Nevertheless, with all these drawbacks to office, a University president or captain of a college has perhaps an easier task in managing his crew than a captain of an elective club on the Thames that is preparing for Henley or some similar contest. In college life the brevity of career gives a special standing and prestige to seniority, and the president of a U.B.C. is not likely to be a very junior man. Esprit de corps does much to keep College and University crews together, and there is less likelihood of mutiny in such clubs than in those which are purely elective, and which compete with each other for securing the best oarsmen of the day. A malcontent college oar cannot throw himself, even if he will, into the arms of another college; still less can a dissatisfied candidate for one shade of blue ‘rat’ and desert to the enemy. But in tideway and other clubs on the Thames there is such a brisk competition for good oarsmen that a man who finds he is likely to lose his chance of selection in one club has opportunities for obtaining distinction under some rival flag, and very possibly he already belongs to more than one such club, and can put his services up to auction as it were. If he finds that he will be relegated to some comparatively unimportant seat in the club which has claims of longest standing upon him, he may, if he is unpatriotic and cantankerous, look out in some other club for a berth of greater distinction. Such men are not uncommon, and are thorns in the side of any captain. They tax his sixth sense of tact more than anything: if he gives way to them, he risks spoiling the arrangement of his crew; if he stands firm, he may send a valuable man over to the enemy. On the other hand, it must be said that many rival captains would decline to accept the services of a deserter of this sort, and would feel that if such an one would not be true to one flag, he could not be safely trusted for long to row under another.

Beside this sort of malcontent, whose ambition is to be aut Cæsar aut nullus, the captain has to contend with obstructives of other classes. There is the habitual grumbler, who is never happy unless he has a grievance. To-day he cannot row properly because the boat is always down on his oar. Yesterday he was complaining that his rowlock was too high, and he had leave to lower it accordingly. He may not be really bad-tempered, nor mutinous; even his growls have a triste bonhomie about them; in one sense he is a sort of acquisition to the social element of the crew, for his grumblings make him a butt for jokes and rallies.
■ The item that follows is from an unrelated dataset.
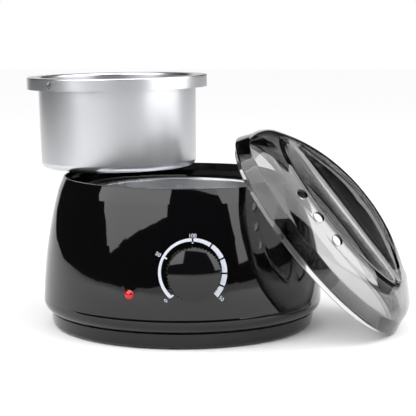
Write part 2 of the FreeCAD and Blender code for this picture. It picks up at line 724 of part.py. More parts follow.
def thermostat_nut():
    nut = hexagon(PANEL_NUT_FLATS, PANEL_NUT_LIFT, PANEL_NUT_LIFT + PANEL_NUT_HEIGHT)
    return placed(nut.cut(cylinder(BUSH_R + THREAD_GAP, -1, 5)), KNOB_FRAME)


def thermostat_shaft():
    """D-shaft, which turns in the bush with the knob."""
    shaft = cylinder(SHAFT_R, -SHAFT_BACK, SHAFT_REACH)
    flat = block((-5, 5), (SHAFT_FLAT, 5), (KNOB_BOSS_LIFT, SHAFT_REACH + 1))
    return placed(shaft.cut(flat), KNOB_FRAME)


def scale_direction(angle):
    """Unit vector at an angle clockwise from the dial's top."""
    turn = math.radians(angle)
    return V(math.sin(turn), math.cos(turn), 0)


def radial_bar(angle, inner, outer, width, low, high):
    """A bar along a dial's radius."""
    bar = block((-width / 2, width / 2), (inner, outer), (low, high))
    return turned(bar, -angle)


def knob_edge():
    """Centre (r, z) of the round at the domed cap's edge, and the angle where the dome meets it."""
    foot = KNOB_TOP - KNOB_DOME_R
    reach = KNOB_FACE_R - KNOB_ROUND
    rise = math.sqrt((KNOB_DOME_R - KNOB_ROUND) ** 2 - reach ** 2)
    return (reach, foot + rise), math.degrees(math.atan2(rise, reach))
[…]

But when this system of grumbling goes beyond a certain point it sorely tries a captain’s patience.

Another sort of incubus is the old hand, who has never risen beyond mediocrity, who has plenty of faults, but who can be relied upon for a certain amount of honest work, and who fills a place better than some very backward oarsman. The old stager is case-hardened in his crimes; they are second nature to him, and, in spite of coaching, still he maunders on in the same old style, with the same set faults. He has a time-honoured screw, a dog’s-eared elbow, and yet he possesses what many of the better-finished oarsmen do not—watermanship—and can keep on at work in a rolling boat when many neater oarsmen are all abroad if the ship gets off her even keel. Not to coach his too obvious faults may make visitors fancy that the old screw is a pattern fugleman to be copied for style; and yet to spend objurgation on one so stiff-necked is disheartening waste of wind.

PROSE.

Discipline is all-important in a crew, and it usually requires tact to maintain it. If the captain is a triton among minnows, he can better afford to hector; but, as a rule, he runs the risk of mutiny, or at least of producing sulkiness, if he treats his crew as if they were galley-slaves. If he is in the boat, working with them, sharing their toils and privations, his task becomes easier on this score; for the crew realise that, however irksome the orders for the day may be, they are felt just as much by the commander as by the rank and file. If a member of the crew openly defies a captain, the bad example is too dangerous to be tolerated. To expel a mutineer may ruin the chance of victory for an impending race, but it will be best for the club in the long run, and will be likely to save many a defeat.